CEO pay in downturn: excelsior!
Carl Remick
carlremick at hotmail.com
Sun Apr 1 13:10:06 PDT 2001
[From today's NY Times]
For the Boss, Happy Days Are Still Here
By David Leonhardt
For the last decade, the chief executives of America's large corporations
have offered their investors an implicit bargain. The executives made their
companies ever more profitable, helping to create one of history's greatest
bull markets. As a reward, they paid themselves more handsomely than ever
before.
Some made $100 million in a given year. By the end of the 1990's, the
average head of a big company took home more than $10 million before taxes.
Critics complained about income inequality, and some activist investors said
that even mediocre managers were reaping windfalls. But the executives'
rejoinder was always a strong one: we work for our shareholders, and they
are getting rich right alongside us.
Then, in 2000, sales slowed. Companies warned that profit forecasts were too
optimistic. Stocks fell.
And the chief executives of many of the nation's biggest companies changed
the terms of the deal. To make up for the hit their portfolios took when the
market dropped, they convinced their boards to give them thousands of
additional stock options. A few even received permission to change the
exercise price on their stock options or to use an accounting maneuver to
cancel an earlier exercise of options that, in hindsight, looked financially
foolish.
Other chieftains asked for more actual shares of stock, which -- unlike
options -- have immediate value even in a bear market. Many executives also
developed a newfound interest in dowdy old cash, winning moderate raises to
their base salaries and huge increases in their bonuses and perks.
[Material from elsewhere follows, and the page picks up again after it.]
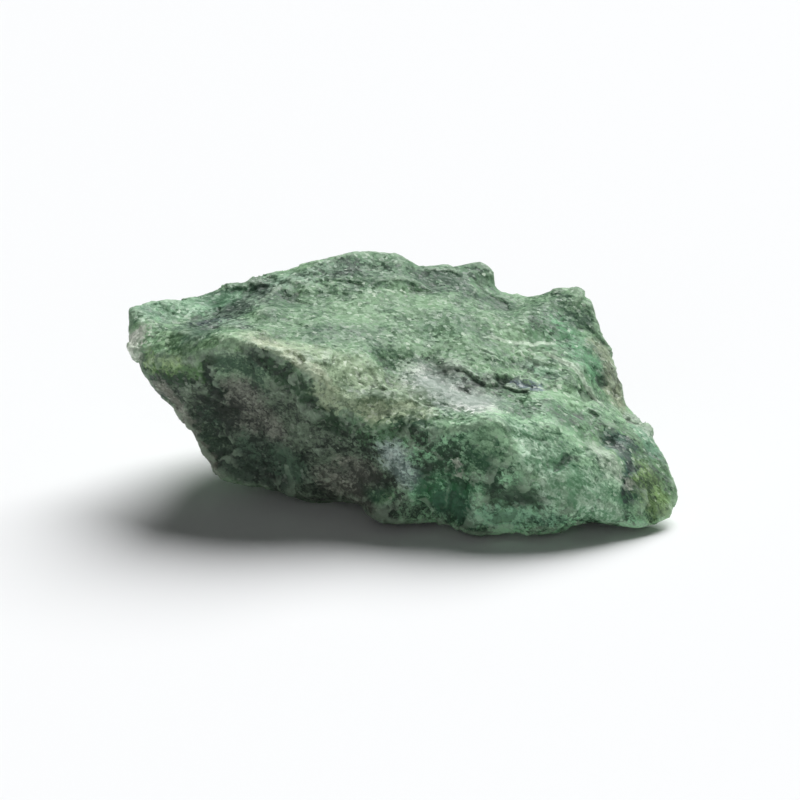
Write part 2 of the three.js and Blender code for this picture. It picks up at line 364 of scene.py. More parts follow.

In short, the notion that corporate America pays its top managers based on
their performance went the same way in 2000 as the idea that Internet stocks
should be valued based on "page views." As a result, the fortunes of the
people who run the nation's biggest companies and the people who own those
companies -- the shareholders -- diverged sharply.
While typical investors lost 12 percent of their portfolios last year, based
on the Wilshire 5000 total-market index, and profits for the Standard &
Poor's 500 companies rose at less than half their pace in the 1990's, chief
executives received an average 22 percent raise in salary and bonus.
The executives also received $1.7 million in stock, on average, up 14
percent from the previous year. And they were handed an average of $14.9
million worth of stock options, largely because they received almost 50
percent more options than in 1999, according to Executive Compensation
Advisory Services, which conducted a survey of pay at 200 companies for
Money & Business.
The typical hourly worker received a 3 percent raise last year, according to
the Bureau of Labor Statistics. Salaried employees got about 4 percent more.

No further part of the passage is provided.